Takiego efektu nie przyniosły mocno przecenione w lipcu wakacje w Egipcie i Tunezji. Wyjazdy do tych krajów spadły odpowiednio o ok. 40 i 90 proc. Inna rzecz, że po komunikatach MSZ kilku touroperatorów zawiesiło wyjazdy od Tunezji do odwołania a większość najważniejszych biur podróży umożliwiło turystom bezkosztową zamianę wakacji w Tunezji i Egipcie na inne kierunki. Najbardziej skorzystała na tym Turcja i Bułgaria.
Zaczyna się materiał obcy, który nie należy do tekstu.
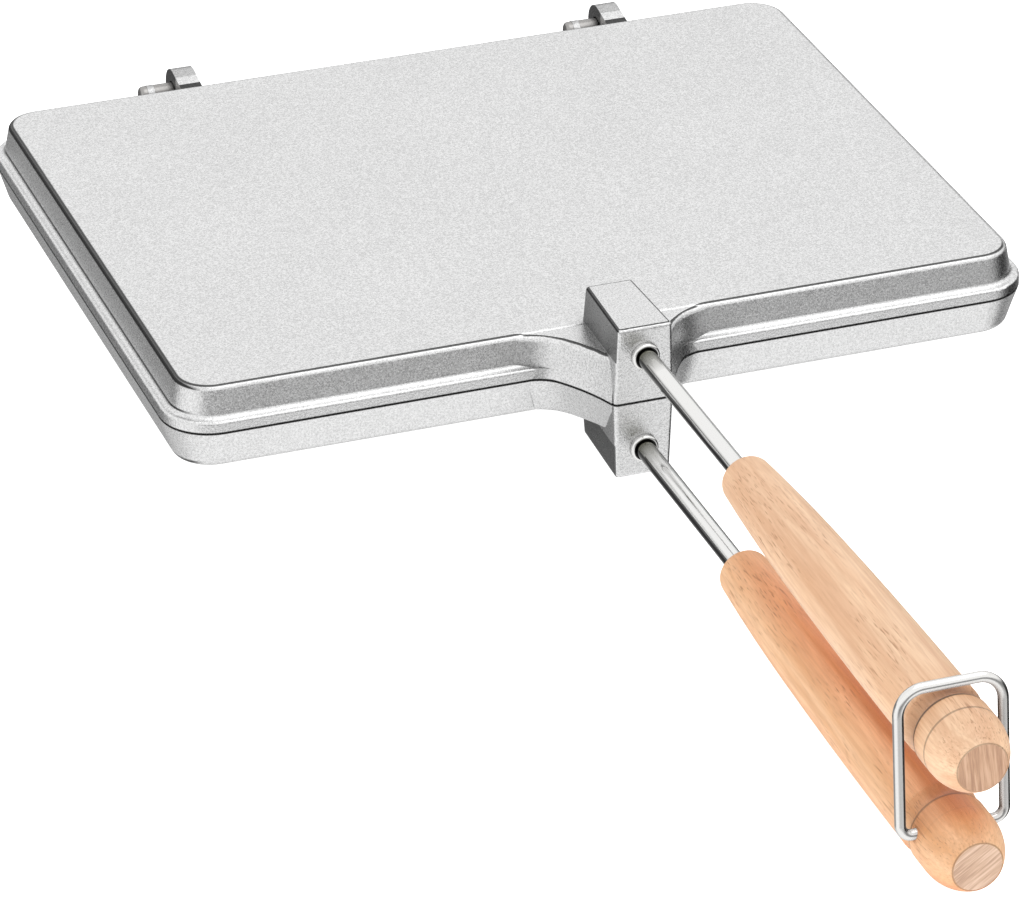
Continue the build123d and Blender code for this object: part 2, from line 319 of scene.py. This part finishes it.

W wypadku Turcji koszty wzrosły symbolicznie.

Radosław Damasiewicz skomentował: „Tureccy hotelarze, najwyraźniej obawiali się „efektu Egiptu” i nie podwyższali cen, w odróżnieniu od bułgarskich gestorów bazy turystycznej. A jeszcze na początku sezonu w obydwu krajach narzekano na pustki w hotelach, bo nie dopisali turyści z Rosji.
Znacznie większym zainteresowaniem niż w lipcu 2014 roku cieszyły się Włochy i Cypr, gdzie teraz wyjechało więcej o ok. 60 proc. turystów. Przeciętny koszt wypoczynku zdrożał tam wyraźnie ale mimo to oscylował wokół średnich wydatków na osobę.”

Turcja i Bułgaria były pierwszym wyborem turystów rezygnujących z wakacji w Tunezji i Egipcie właśnie ze względu na niemal ekwiwalentne ceny przy porównywalnym standardzie wypoczynku. Utrzymanie się w kosztach już opłaconej imprezy było najważniejszym imperatywem turystów.
Jak wynika z danych dotyczących standardu hotelu i wyżywienia, udało się im go utrzymać a nawet nieco podwyższyć. Najwięcej turystów wybrało standard 4* i wyżywienie All inclusive. Dopłata do takiego rodzaju wyżywienia w ofertach biur podróży była na tyle niewielka, że pozwalała w efekcie zaoszczędzić na wydatkach na napoje na miejscu.

Choć oferta touroperatorów na lipiec okazała się na tyle bogata by można było dokonywać wielu ekwiwalentnych zamian, to jednak podwyższenie standardu było czasem koniecznością ze względu na szybko znikające wycieczki na tańszych destynacjach (np. Bułgaria) bądź decyzje spędzenia urlopu w miejscach, w których temperatury zbliżone są do tych w Tunezji i Egipcie ale ceny imprez wyraźnie droższe (Wyspy Kanaryjskie). W efekcie na wakacje w lipcu turyści wydawali więcej o przeciętnie 84 zł na osobę.